Greta Gao is using her perch on the House Judiciary Committee to help lawmakers look for ways to fight back against the Trump administration in court.

 

Gao, 46, decided to enter Congress amid a swirl of investigative activity, joining in Democrats’ request to secure President Trump’s tax returns and later working on impeachment.

 

Gao said she wanted to be involved in the work “rather than just reading about it,” joining a team at an intense time when “everyone was there for a purpose.”

 

After a stint at the Justice Department, she’s returned to Congress. But with Democrats back in the minority, she plays a dual role in looking for ways to fight back in Congress and in the courts.

 

Gao is helping coordinate among Democratic members who individually do not have the power to sue on behalf of the whole of Congress, but who nonetheless are finding avenues to weigh in on litigation through amicus briefs.

 

“It is helping judges understand and decide these cases.

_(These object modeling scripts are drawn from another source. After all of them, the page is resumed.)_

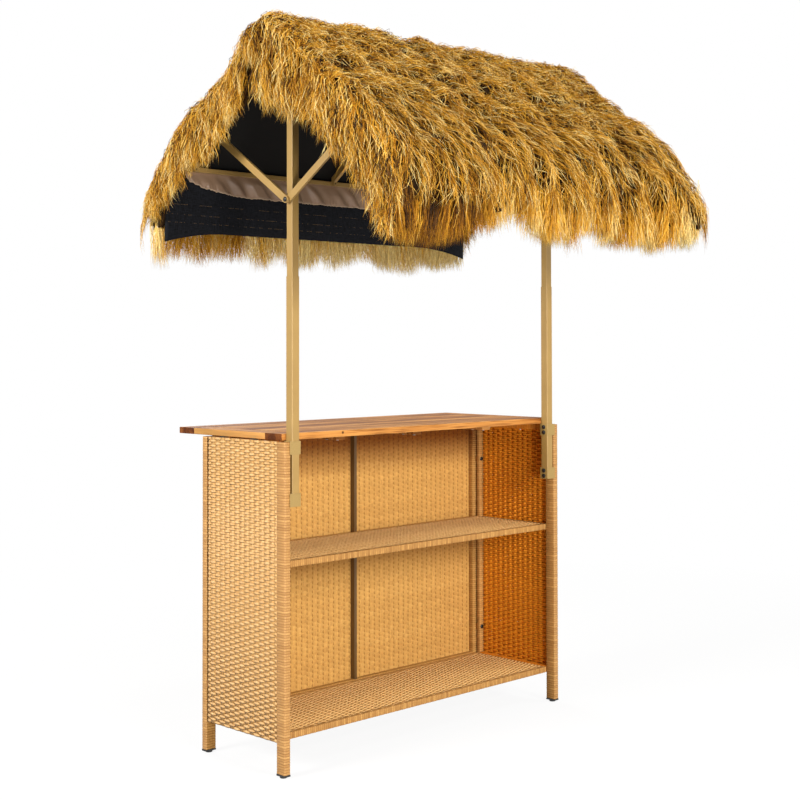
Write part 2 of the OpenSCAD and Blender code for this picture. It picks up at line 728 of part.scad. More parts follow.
module insert_nuts() color(zinc) for (side = both) on_side(side) {
  for (z = clamp_bolts_z) translate([inner_x + wrap_t, 0, z]) insert_nut(12);
  for (z = corner_bolt_z) translate([spacer_x, rear_front_y + wrap_t, z]) rotate([0, 0, 90]) insert_nut(12);
  for (y = shelf_bolt_y, p = shelf_nuts) translate([p[0], y, p[1]]) insert_nut(11);
}

// ---------- canopy frame ----------

module ridge_beam() color(tan_metal)
  beam("x", [-rafter_out, -post_w / 2, ridge_low], [rafter_out, post_w / 2, ridge_top], tube_wall, 2);

// Plate under the ridge with a spigot that fills the top of the post
module ridge_brackets() color(tan_metal) for (side = both) on_side(side) {
  spigot = upper_w / 2 - post_wall - 0.2;
  plate_in = post_x - post_w;
  block([plate_in, -post_w / 2, upper_top], [rafter_out, post_w / 2, ridge_low]);
  beam("z", [post_x - spigot, -spigot, upper_top - ridge_spigot], [post_x + spigot, spigot, upper_top], 2, 1.5);
}

// One rafter towards the customer, centred on x, with a solid foot on the eave bar
module rafter(x) difference() {
  union() {
    difference() {
      across(x - bar_w / 2, x + bar_w / 2) polygon([
        [rafter_y0, roof_z(rafter_y0)], [rafter_y1, roof_z(rafter_y1)],
        [rafter_y1, roof_z(rafter_y1) - rafter_v], [rafter_y0, roof_z(rafter_y0) - rafter_v]
      ]);
      wall_v = tube_wall / cos(roof_angle);
      core_y0 = rafter_y0 + 4;
      core_y1 = rafter_y1 - rafter_foot;
      across(x - bar_w / 2 + tube_wall, x + bar_w / 2 - tube_wall) polygon([
        [core_y0, roof_z(core_y0) - wall_v], [core_y1, roof_z(core_y1) - wall_v],
        [core_y1, roof_z(core_y1) - rafter_v + wall_v], [core_y0, roof_z(core_y0) - rafter_v + wall_v]
      ]);
    }
    block([x - bar_w / 2, rafter_y1 - rafter_foot, eave_top - bar_w], [x + bar_w / 2, rafter_y1, eave_top]);
  }
  rod_y([x, rafter_y1 - 20, eave_bolt_z], 22, bolt_d);
  if (x != 0) rod_x([x - bar_w, strut_reach, strut_top_z], 2 * bar_w, bolt_d + 2 * bolt_clear);
}

module rafters(x) color(tan_metal) for (s = both) on_slope(s) rafter(x);

module eave_bar(slope) color(tan_metal) on_slope(slope) difference() {
  beam("x", [-eave_len / 2, eave_y - bar_w, eave_top - bar_w], [eave_len / 2, eave_y, eave_top],
    tube_wall, 1.5);
  for (x = rafter_x) {
    rod_y([x, eave_y - bar_w - 1, eave_bolt_z], 3, bolt_d + 2 * bolt_clear);
    rod_y([x, eave_y - 3, eave_bolt_z], 4, 11);
  }
}

// Strut from the pivot (or its upper bolt) in the YZ plane, with its inner face on x
module strut(x) {
  run = [strut_reach, strut_top_z - pivot_z];
  len = norm(run);
  lean = atan2(run[1], run[0]);
  translate([x, 0, pivot_z]) rotate([90, 0, 90]) rotate([0, 0, lean]) difference() {
    linear_extrude(strut_t) difference() {
      union() {
        translate([0, -strut_w / 2]) square([len, strut_w]);
        for (p = [0, len]) translate([p, 0]) circle(d = strut_w);
      }
      for (p = [0, len]) translate([p, 0]) circle(d = bolt_d + 2 * bolt_clear);
    }
    // hollow back of the pressed strut, between its flat ends
    translate([strut_w, -strut_w / 2 + 2, -1]) cube([len - 2 * strut_w, strut_w - 4, strut_t - 1]);
  }
}

module struts(side) color(tan_metal) on_side(side) {
  on_slope(-1) strut(strut_x0);
  on_slope(1) strut(strut_x1);
}

// Bushes that keep the outer struts level with their rafters
module strut_bushes() color(tan_metal) for (side = both) on_side(side) difference() {
  rod_x([rafter_out, strut_reach, strut_top_z], strut_x1 - rafter_out, 14);
  rod_x([rafter_out - 1, strut_reach, strut_top_z], strut_x1 - rafter_out + 2, bolt_d + 2 * bolt_clear);
}

nut_h = 5;

// Bolt with a dome head at x1 and a nut at x0, along X
module through_bolt(x0, x1, y, z) {
  translate([x1, y, z]) mirror([1, 0, 0]) dome_bolt(x1 - x0 + nut_h);
  rod_x([x0 - nut_h, y, z], nut_h, 10);
}

module canopy_bolts() color(black) {
  for (side = both) on_side(side) {
    through_bolt(post_x - upper_w / 2, strut_x1 + strut_t, 0, pivot_z);
    through_bolt(rafter_out - bar_w, strut_x1 + strut_t, strut_reach, strut_top_z);
    through_bolt(rafter_out - bar_w, strut_x0 + strut_t, -strut_reach, strut_top_z);
  }
  for (s = both) on_slope(s) for (x = rafter_x) {
    rod_y([x, rafter_y1 - rafter_foot, eave_bolt_z], rafter_foot + tube_wall, bolt_d);
    rod_y([x, rafter_y1 + tube_wall, eave_bolt_z], 3, 10);
  }
}

// ---------- canopy cover ----------

module thatch_backing() color(dark_cloth) across(-backing_len / 2, backing_len / 2) polygon([
  [-backing_y, backing_low], [-backing_y, lining_z(backing_y)], [-flat_y, lining_z(0)], [flat_y, lining_z(0)],
  [backing_y, lining_z(backing_y)], [backing_y, backing_low],
  [cover_y, backing_low], [cover_y, cover_z(cover_y)], [flat_y, cover_z(0)], [-flat_y, cover_z(0)],
  [-cover_y, cover_z(cover_y)], [-cover_y, backing_low]
]);

// Cloth strip on the outside of the eave bar, its lower edge curved up at both ends
module valance(slope) color(taupe) on_slope(slope)
  translate([0, eave_y + valance_t, eave_top - valance_h]) rotate([90, 0, 0])
    linear_extrude(valance_t) polygon(concat(
      [for (s = both, i = [0 : grass_steps]) let (a = 90 * (s < 0 ? i : grass_steps - i) / grass_steps)
        [s * (eave_len / 2 - valance_curve * (1 - cos(90 - a))), valance_rise * (1 - sin(a))]],
      [[eave_len / 2, valance_h], [-eave_len / 2, valance_h]]
    ));

// Tier of thatch between two distances from the ridge, thicker towards its tips
module tier(y0, y1, h) across(-thatch_len / 2, thatch_len / 2) polygon(concat(
  [[y1, grass_z(y1)], [y0, grass_z(y0)]],
  [for (i = [0 : grass_steps]) let (u = i / grass_steps, y = y0 + (y1 - y0) * u)
    [y, grass_z(y) + h + tip_t * sin(90 * u)]]
));

module thatch_ridge_cap() color(straw) across(-thatch_len / 2, thatch_len / 2) polygon(concat(
  [[cap_y, grass_z(cap_y)], [flat_y, grass_z(0)], [-flat_y, grass_z(0)], [-cap_y, grass_z(cap_y)]],
  [for (i = [-grass_steps : grass_steps]) let (y = cap_y * i / grass_steps) [y, crest_z(y)]]
));

module thatch_upper(slope) color(straw) on_slope(slope) tier(cap_y, upper_y, upper_t);

module thatch_middle(slope) color(straw) on_slope(slope) tier(upper_y, middle_y, middle_t);

// Lowest tier: over the eave in one bend and down to the fringe
bend_z = fringe_low + 0.58 * fringe_drop;
eave_start = [middle_y, grass_z(middle_y) + eave_t];
eave_corner = [thatch_y, eave_start[1] - roof_slope * (thatch_y - middle_y)];
eave_end = [thatch_y, bend_z];
function bend(t) = (1 - t) * (1 - t) * eave_start + 2 * t * (1 - t) * eave_corner + t * t * eave_end;

module thatch_eave(slope) color(straw) on_slope(slope)
  across(-thatch_len / 2, thatch_len / 2) polygon(concat(
    [[middle_y, grass_z(middle_y)]],
    [for (i = [0 : grass_steps]) bend(i / grass_steps)],
    [[thatch_y - 5, fringe_low], [grass_y, fringe_low], [grass_y, grass_z(grass_y)]]
  ));

// Grass that hangs below the tiers at both gables
module gable_fringes() color(straw) for (side = both) on_side(side)
  across(thatch_len / 2 - gable_t, thatch_len / 2) polygon([
    [cover_y, cover_z(cover_y)], [flat_y, cover_z(0)], [-flat_y, cover_z(0)],
    [-cover_y, cover_z(cover_y)], [-cover_y, cover_z(cover_y) - gable_drop],
    [-flat_y, cover_z(0) - gable_drop], [flat_y, cover_z(0) - gable_drop],
    [cover_y, cover_z(cover_y) - gable_drop]
  ]);

// ---------- assembly ----------

front_leg(-1);  // front_leg_left
front_leg(1);  // front_leg_right
rear_leg(-1);  // rear_leg_left
rear_leg(1);  // rear_leg_right
leg_wraps();
end_frame(-1);  // end_frame_left
end_frame(1);  // end_frame_right
end_wicker(-1);  // end_wicker_left
end_wicker(1);  // end_wicker_right
customer_frame();
customer_wicker();
shelf_frame(mid_shelf_z);  // mid_shelf_frame
shelf_wicker(mid_shelf_z);  // mid_shelf_wicker
shelf_frame(low_shelf_z);  // low_shelf_frame
shelf_wicker(low_shelf_z);  // low_shelf_wicker
counter_edge_boards();
counter_planks();
counter_battens();
counter_spacers();
counter_screws();
post_clamps(-1);  // post_clamps_left
post_clamps(1);  // post_clamps_right
clamp_bolts();
insert_nuts();
corner_bolts();
corner_spacers();
shelf_bolts();
leg_caps();
lower_post(-1);  // lower_post_left
lower_post(1);  // lower_post_right
post_stops();
levelling_foot(centre_leg, -1);  // levelling_foot_front_left
levelling_foot(centre_leg, 1);  // levelling_foot_front_right
levelling_foot(rear_leg, -1);  // levelling_foot_rear_left
levelling_foot(rear_leg, 1);  // levelling_foot_rear_right
upper_post(-1);  // upper_post_left
upper_post(1);  // upper_post_right
ridge_beam();
ridge_brackets();
rafters(rafter_x[0]);  // rafters_left
rafters(rafter_x[1]);  // rafters_middle
rafters(rafter_x[2]);  // rafters_right
eave_bar(1);  // eave_bar_customer
eave_bar(-1);  // eave_bar_server
struts(-1);  // struts_left
struts(1);  // struts_right
strut_bushes();
canopy_bolts();
thatch_backing();
valance(1);  // valance_customer
valance(-1);  // valance_server
thatch_ridge_cap();
thatch_upper(1);  // thatch_upper_customer
thatch_upper(-1);  // thatch_upper_server
thatch_middle(1);  // thatch_middle_customer
thatch_middle(-1);  // thatch_middle_server
thatch_eave(1);  // thatch_eave_customer
thatch_eave(-1);  // thatch_eave_server
gable_fringes();
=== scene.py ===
# %% [markdown]
# # A thatched serving bar
# A small garden bar: a cabinet of woven panels that opens towards the person serving, a boarded
# wooden counter, two posts clamped to the front legs and a gable roof of long grass. The exact
# frame is already made, so this lesson dresses it: it weaves the panels, winds the legs, hangs the
# cloth and lays the grass, one piece at a time.

# %% Load the frame
import math

import bpy
import numpy as np
from mathutils import Matrix


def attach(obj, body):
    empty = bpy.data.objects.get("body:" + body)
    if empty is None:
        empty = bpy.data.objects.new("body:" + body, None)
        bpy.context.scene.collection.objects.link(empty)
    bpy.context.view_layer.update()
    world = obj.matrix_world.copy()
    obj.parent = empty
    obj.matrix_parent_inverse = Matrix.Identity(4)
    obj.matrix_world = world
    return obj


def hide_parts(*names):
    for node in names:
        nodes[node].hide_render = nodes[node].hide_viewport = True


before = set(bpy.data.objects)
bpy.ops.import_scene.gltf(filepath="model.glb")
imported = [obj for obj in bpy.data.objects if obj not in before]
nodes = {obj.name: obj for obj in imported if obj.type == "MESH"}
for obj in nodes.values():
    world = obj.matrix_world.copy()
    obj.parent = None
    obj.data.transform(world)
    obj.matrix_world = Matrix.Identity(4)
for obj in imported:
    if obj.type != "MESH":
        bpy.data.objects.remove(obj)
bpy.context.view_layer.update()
MM = 0.001
SIDES = ((-1, "server"), (1, "customer"))
ENDS = ((-1, "left"), (1, "right"))

# %% [markdown]
# ## The camera
# The bar is seen from the server's side, a little from the left, at about chest height. A long
# lens keeps the upright lines nearly parallel. The camera is built from three directions (right,
# up and back), which become the columns of its matrix. A small vertical shift frames the bar
# without tipping the camera.

# %% Camera
scene = bpy.context.scene


def stand(name, data, axes, spot):
    """A new object of data at spot, whose own x, y and z run along the three axes."""
    obj = bpy.data.objects.new(name, data)
    scene.collection.objects.link(obj)
    obj.matrix_world = Matrix([[*row, s] for row, s in zip(np.array(axes).T, spot)] + [[0, 0, 0, 1]])
    return obj


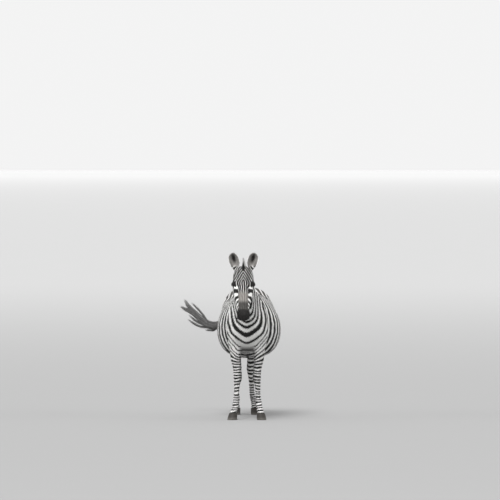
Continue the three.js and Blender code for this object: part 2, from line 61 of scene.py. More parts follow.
FEET = ("front_left", "front_right", "hind_left", "hind_right")
FLESH_FINE = ["head", "ear_left", "ear_right", "eye_left", "eye_right"]
FLESH_COARSE = ["trunk", *(f"leg_{foot}" for foot in FEET), "tail_dock"]
BODY_VOXEL = 0.0080
HEAD_VOXEL = 0.0028
SEAM_FILL = 0.0006  # closes the thin cuts between the CAD pieces before they are remeshed
# The plane between the coarse mesh and the fine one in front of it: a point and the way back.
HEAD_CUT = (np.array([0, -0.83, 1.20]), np.array([0, 0.972, 0.235]))
HEAD_CUT_ABOVE = 0.94  # the plane cuts nothing below this height
CUT_GAP = 0.006  # between the fine mesh and the coarse one, which a ring of faces bridges

CAMERA_DISTANCE = 50.6
CAMERA_HEIGHT = 2.5
CAMERA_SIDE = 0.025
CAMERA_REACH = 5000  # beyond the floor's edge
FRAME_PIXELS = 500
FOCAL_PIXELS = 5100
HORIZON_PIXEL = 165  # the horizon's row in the frame, counted from its top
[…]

Because even though we’re the minority and are not speaking for the entire body of Congress, it is an important perspective — Congress’s perspective as the body that made these laws that pass these appropriations bills, that establish these agencies or these rules for how the government should operate,” she said.

 

Judges are often weighing congressional intent, and there are signs they have been relying on the briefs.

 

The so-called Litigation and Rapid Response Working Group’s first amicus brief came in a case challenging the dismantling of the Consumer Financial Protection Bureau (CFPB), stressing that “Congress established the CFPB through Dodd-Frank for a reason.”

 

U.S. District Court Judge Amy Berman Jackson cited the brief extensively in granting an injunction, including their warnings to the court on how it would jeopardize protections from predatory lending practices.

 

Outside of court, Gao is focused on helping the committee make sure its work resonates with the public.

 

“She has a great sense of alarm about what’s taking place throughout the Department of Justice and throughout the government, and she feels powerfully impelled to work on this,” Rep. Jamie Raskin (D-Md.) said of Gao.

 

Gao is focused on explaining the dismantling efforts undertaken by Trump and “why it matters.”

 

“All these institutions — universities, law firms, nonprofits, NPR, PBS, government agencies — they’re all now realizing that it’s actually vitally important that the American public understands the importance of their work,” she said.